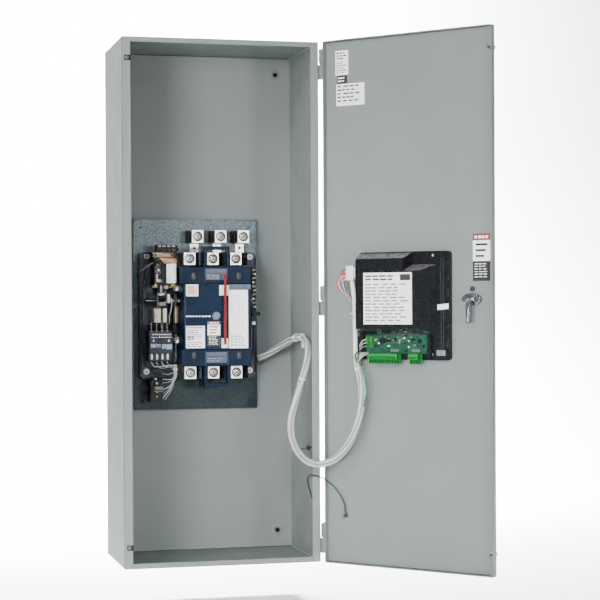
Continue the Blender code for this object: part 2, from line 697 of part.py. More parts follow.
def build_main_shaft():
    """Contact shaft with three moving contact arms and the crank that drives it."""
    origin = at(0.0, SHAFT_DEPTH, SHAFT_Z)
    shaft = rod("main_shaft", at(-0.1490, SHAFT_DEPTH, SHAFT_Z), at(0.1135, SHAFT_DEPTH, SHAFT_Z),
                SHAFT_RADIUS, origin=origin, sides=24)
    axis = Vector(origin)
    arms = []
    for x in POLE_X:
        arm = block("arm", (x - 0.008, x + 0.008), (axis.y, axis.y + 0.034),
                    (axis.z - 0.003, axis.z + 0.003), origin=origin)
        arm.rotation_euler.x = SHAFT_SWING
        arms.append(arm)
    crank = block("crank", (-0.1160, -0.1000), (axis.y - CRANK_RADIUS - 0.003, axis.y),
                  (axis.z - 0.005, axis.z + 0.005), origin=origin)
    crank_pin = rod("crank_pin", (-0.1215, axis.y - CRANK_RADIUS, axis.z),
                    (-0.1100, axis.y - CRANK_RADIUS, axis.z), 0.0022, origin=origin, sides=16)
    for piece in (crank, crank_pin):
        piece.rotation_euler.x = SHAFT_SWING
    finish(join(shaft, crank, crank_pin, *arms), "steel")


def build_solenoid():
    low, high = 0.0430, 0.1215
    frame = block("solenoid_frame", (-0.1290, -0.0740), depth(0.1950, BASE_DEPTH - GAP),
                  (low, high))
    inside = block("inside", (-0.14, -0.06), depth(0.1985, 0.2500), (low + 0.007, high - 0.009))
    left_open = block("left_open", (-0.14, -0.1107), depth(0.18, 0.2050),
                      (low - 0.01, high - 0.0091))
    core_hole = rod("core_hole", at(CORE_X, CORE_DEPTH, low - 0.02),
                    at(CORE_X, CORE_DEPTH, low + 0.02), 0.0070)
    finish(cut(frame, inside, left_open, core_hole), "brass")

    coil = rod("solenoid_coil", at(CORE_X, CORE_DEPTH, low + 0.007 + GAP),
               at(CORE_X, CORE_DEPTH, high - 0.009 - GAP), 0.0185, sides=28)
    bore = rod("bore", at(CORE_X, CORE_DEPTH, low), at(CORE_X, CORE_DEPTH, high - 0.0150), 0.0068)
    finish(cut(coil, bore), "copper_coil")

    origin = at(CORE_X, CORE_DEPTH, 0.040)
    core = rod("solenoid_core", at(CORE_X, CORE_DEPTH, 0.0260), at(CORE_X, CORE_DEPTH, 0.0880),
               0.0062, origin=origin)
    finish(core, "steel")
    build_drive_link(origin)


def build_drive_link(origin):
    """Clevis under the core, and the slotted side bar that the crank pin rides in."""
    pin_y = FRONT + SHAFT_DEPTH - CRANK_RADIUS * math.cos(SHAFT_SWING)
    pin_z = SHAFT_Z - CRANK_RADIUS * math.sin(SHAFT_SWING)
    core_y = FRONT + CORE_DEPTH
    yoke = block("drive_link", (-0.1225, -0.0985), (pin_y - 0.0070, core_y + 0.005),
                 (0.0185, 0.0257), origin=origin)
    side = block("side", (-0.1225, -0.1190), (pin_y - 0.0070, pin_y + 0.0075),
                 (pin_z - 0.0080, 0.0210))
    slot = block("slot", (-0.13, -0.11), (pin_y - 0.0045, pin_y + 0.0030),
                 (pin_z - 0.0027, pin_z + 0.0027))
    join(yoke, side)
    finish(cut(yoke, slot), "zinc")


def build_relay():
    relay = block("control_relay", (-0.1415, -0.0870), depth(0.2050, BASE_DEPTH - GAP),
                  (-0.1395, -0.0670), round_edges=0.001)
    raised = block("raised", (-0.1415, -0.0870), depth(0.1860, 0.2070), (-0.1190, -0.0800))
    pocket = block("pocket", (-0.1260, -0.1025), depth(0.17, 0.1960), (-0.1080, -0.0840))
    join(relay, raised)
    finish(cut(relay, pocket), "blue_cover")
    armature = block("relay_armature", (-0.1255, -0.1030), depth(0.1830, 0.1925),
                     (-0.1075, -0.0845), origin=at(-0.11425, 0.1830, -0.096))
    finish(armature, "white_nylon")


def build_terminal_strips():
    strip = block("terminal_strip", (-0.1190, -0.0715), depth(0.2120, 0.2400), (0.1218, 0.1350))
    teeth = []
    for i in range(5):
        x = -0.1180 + i * 0.0114
        teeth.append(block("tooth", (x - 0.0008, x + 0.0015), depth(0.2120, 0.2400),
                           (0.1340, 0.1405)))
    finish(join(strip, *teeth), "black_moulding")

    lower = block("relay_terminal_block", (-0.1340, -0.1040), depth(0.2280, PLATE_DEPTH - GAP),
                  (-0.2380, -0.1870))
    step = block("step", (-0.1340, -0.1040), depth(0.2180, 0.2300), (-0.2220, -0.1960))
    finish(join(lower, step), "black_moulding")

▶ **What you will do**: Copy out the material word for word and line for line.

▶ **The completed task**:
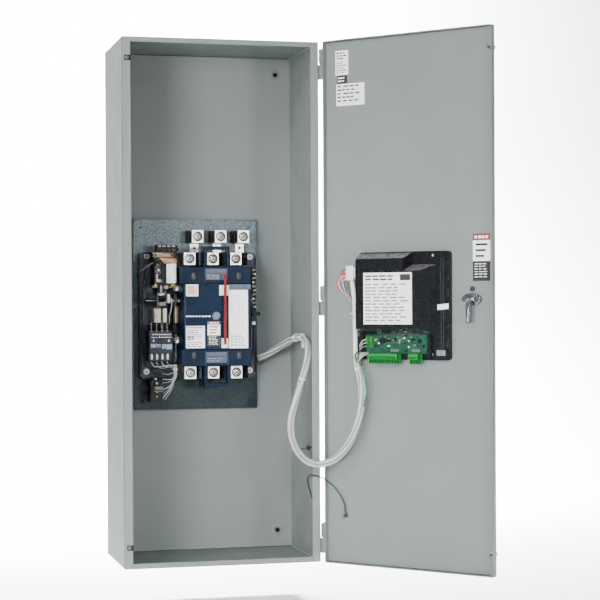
Continue the Blender code for this object: part 2, from line 697 of part.py. More parts follow.
def build_main_shaft():
    """Contact shaft with three moving contact arms and the crank that drives it."""
    origin = at(0.0, SHAFT_DEPTH, SHAFT_Z)
    shaft = rod("main_shaft", at(-0.1490, SHAFT_DEPTH, SHAFT_Z), at(0.1135, SHAFT_DEPTH, SHAFT_Z),
                SHAFT_RADIUS, origin=origin, sides=24)
    axis = Vector(origin)
    arms = []
    for x in POLE_X:
        arm = block("arm", (x - 0.008, x + 0.008), (axis.y, axis.y + 0.034),
                    (axis.z - 0.003, axis.z + 0.003), origin=origin)
        arm.rotation_euler.x = SHAFT_SWING
        arms.append(arm)
    crank = block("crank", (-0.1160, -0.1000), (axis.y - CRANK_RADIUS - 0.003, axis.y),
                  (axis.z - 0.005, axis.z + 0.005), origin=origin)
    crank_pin = rod("crank_pin", (-0.1215, axis.y - CRANK_RADIUS, axis.z),
                    (-0.1100, axis.y - CRANK_RADIUS, axis.z), 0.0022, origin=origin, sides=16)
    for piece in (crank, crank_pin):
        piece.rotation_euler.x = SHAFT_SWING
    finish(join(shaft, crank, crank_pin, *arms), "steel")


def build_solenoid():
    low, high = 0.0430, 0.1215
    frame = block("solenoid_frame", (-0.1290, -0.0740), depth(0.1950, BASE_DEPTH - GAP),
                  (low, high))
    inside = block("inside", (-0.14, -0.06), depth(0.1985, 0.2500), (low + 0.007, high - 0.009))
    left_open = block("left_open", (-0.14, -0.1107), depth(0.18, 0.2050),
                      (low - 0.01, high - 0.0091))
    core_hole = rod("core_hole", at(CORE_X, CORE_DEPTH, low - 0.02),
                    at(CORE_X, CORE_DEPTH, low + 0.02), 0.0070)
    finish(cut(frame, inside, left_open, core_hole), "brass")

    coil = rod("solenoid_coil", at(CORE_X, CORE_DEPTH, low + 0.007 + GAP),
               at(CORE_X, CORE_DEPTH, high - 0.009 - GAP), 0.0185, sides=28)
    bore = rod("bore", at(CORE_X, CORE_DEPTH, low), at(CORE_X, CORE_DEPTH, high - 0.0150), 0.0068)
    finish(cut(coil, bore), "copper_coil")

    origin = at(CORE_X, CORE_DEPTH, 0.040)
    core = rod("solenoid_core", at(CORE_X, CORE_DEPTH, 0.0260), at(CORE_X, CORE_DEPTH, 0.0880),
               0.0062, origin=origin)
    finish(core, "steel")
    build_drive_link(origin)


def build_drive_link(origin):
    """Clevis under the core, and the slotted side bar that the crank pin rides in."""
    pin_y = FRONT + SHAFT_DEPTH - CRANK_RADIUS * math.cos(SHAFT_SWING)
    pin_z = SHAFT_Z - CRANK_RADIUS * math.sin(SHAFT_SWING)
    core_y = FRONT + CORE_DEPTH
    yoke = block("drive_link", (-0.1225, -0.0985), (pin_y - 0.0070, core_y + 0.005),
                 (0.0185, 0.0257), origin=origin)
    side = block("side", (-0.1225, -0.1190), (pin_y - 0.0070, pin_y + 0.0075),
                 (pin_z - 0.0080, 0.0210))
    slot = block("slot", (-0.13, -0.11), (pin_y - 0.0045, pin_y + 0.0030),
                 (pin_z - 0.0027, pin_z + 0.0027))
    join(yoke, side)
    finish(cut(yoke, slot), "zinc")


def build_relay():
    relay = block("control_relay", (-0.1415, -0.0870), depth(0.2050, BASE_DEPTH - GAP),
                  (-0.1395, -0.0670), round_edges=0.001)
    raised = block("raised", (-0.1415, -0.0870), depth(0.1860, 0.2070), (-0.1190, -0.0800))
    pocket = block("pocket", (-0.1260, -0.1025), depth(0.17, 0.1960), (-0.1080, -0.0840))
    join(relay, raised)
    finish(cut(relay, pocket), "blue_cover")
    armature = block("relay_armature", (-0.1255, -0.1030), depth(0.1830, 0.1925),
                     (-0.1075, -0.0845), origin=at(-0.11425, 0.1830, -0.096))
    finish(armature, "white_nylon")


def build_terminal_strips():
    strip = block("terminal_strip", (-0.1190, -0.0715), depth(0.2120, 0.2400), (0.1218, 0.1350))
    teeth = []
    for i in range(5):
        x = -0.1180 + i * 0.0114
        teeth.append(block("tooth", (x - 0.0008, x + 0.0015), depth(0.2120, 0.2400),
                           (0.1340, 0.1405)))
    finish(join(strip, *teeth), "black_moulding")

    lower = block("relay_terminal_block", (-0.1340, -0.1040), depth(0.2280, PLATE_DEPTH - GAP),
                  (-0.2380, -0.1870))
    step = block("step", (-0.1340, -0.1040), depth(0.2180, 0.2300), (-0.2220, -0.1960))
    finish(join(lower, step), "black_moulding")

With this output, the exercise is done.